A tax exemption on online purchases from abroad might soon become the next casualty of the coronavirus crisis, Bloomberg reported on Tuesday.
The end of a tax-free policy on orders up to $75 have already been featured in preliminary budget talks as a way of raising state revenues as currently projected deficits far exceed pre-pandemic economic forecasts. Money will have to come from somewhere to offset the government’s fiscal stimulus package of nearly 100 billion shekels ($29.1 billion).
Removing the exemption would raise several hundred million shekels, according to a source quoted by Bloomberg on Tuesday. However, a spokeswoman for the Finance Ministry said the issue isn’t on the agenda at the moment.

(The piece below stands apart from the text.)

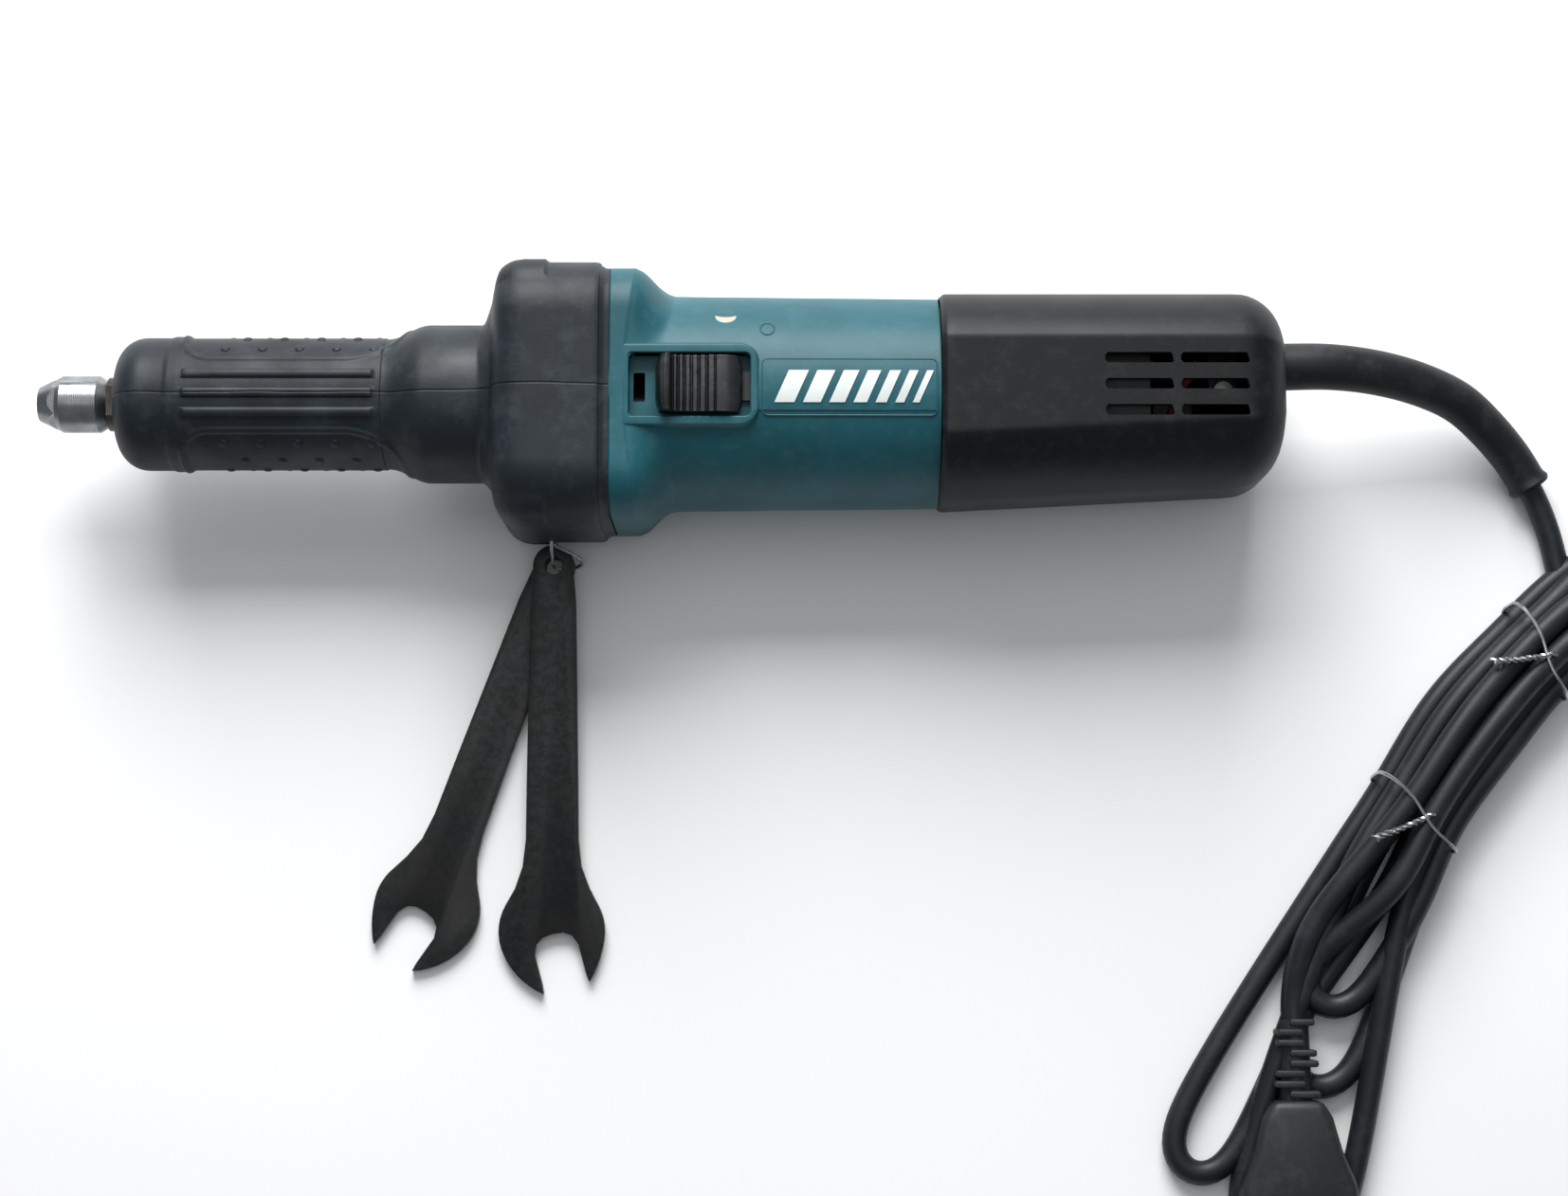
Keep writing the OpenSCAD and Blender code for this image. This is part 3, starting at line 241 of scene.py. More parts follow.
    @staticmethod
    def _bump(tree: Tree, height: Socket, depth_mm: float, base: Optional[ Socket ]) -> Socket:
        """Turns a height into a normal, on top of the one in base."""
        inputs = {"Height": height, "Strength": 1.0, "Distance": depth_mm * MM}
        if base:
            inputs["Normal"] = base
        return add_node(tree, "ShaderNodeBump", inputs=inputs).outputs[0]

    def _mark(self, tree: Tree, where: Socket) -> Socket:
        """Gives the height of this finish's tool marks."""
        if self.marks is Marks.DRAWN:
            stretched = add_node(
                tree, "ShaderNodeMapping", inputs={"Vector": where, "Scale": (1.0, 0.04, 1.0)}
            )
            return self._noise(tree, stretched.outputs[0], self.mark_mm, 4.0, 0.7)
        direction = "X" if self.marks in (Marks.TURNED, Marks.LAMINATED) else "Z"
        wave = {"wave_type": "BANDS", "bands_direction": direction, "wave_profile": "SIN"}
        # A wave texture repeats every 2 pi / 20 units
        scale = 2 * math.pi / (20 * self.mark_mm * MM)
        return add_node(
            tree,
            "ShaderNodeTexWave",
            wave,
            {"Vector": where, "Scale": scale, "Distortion": 0.3, "Detail": 2.0, "Detail Scale": 1.5},
        ).outputs["Fac"]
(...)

Response to news of the prospect of shedding the exemption was immediate. Shares in Israeli retailers Fox Wizel, Adika Style and Golf & Co Group all showed significant gains. Adika was up more than 12% in trading at mid-afternoon Tuesday in Tel Aviv.
If the tax break is curtailed, it will cut both ways. Local retailers would breathe more freely, as they become more competitive with the international giants; but the latter will be hurt.
Israel’s $3.7 billion e-commerce market is dominated by such juggernauts as Amazon and Alibaba.
Officials are also reportedly exploring the possibility of mounting an initial public offering of the government-owned Israel Aerospace Industries, which could yield an estimated $1 billion.
“We are talking about dramatic decisions that haven’t been seen before on the issue of the high cost of living and international imports,” Finance Minister Yisrael Katz said in a local interview this week.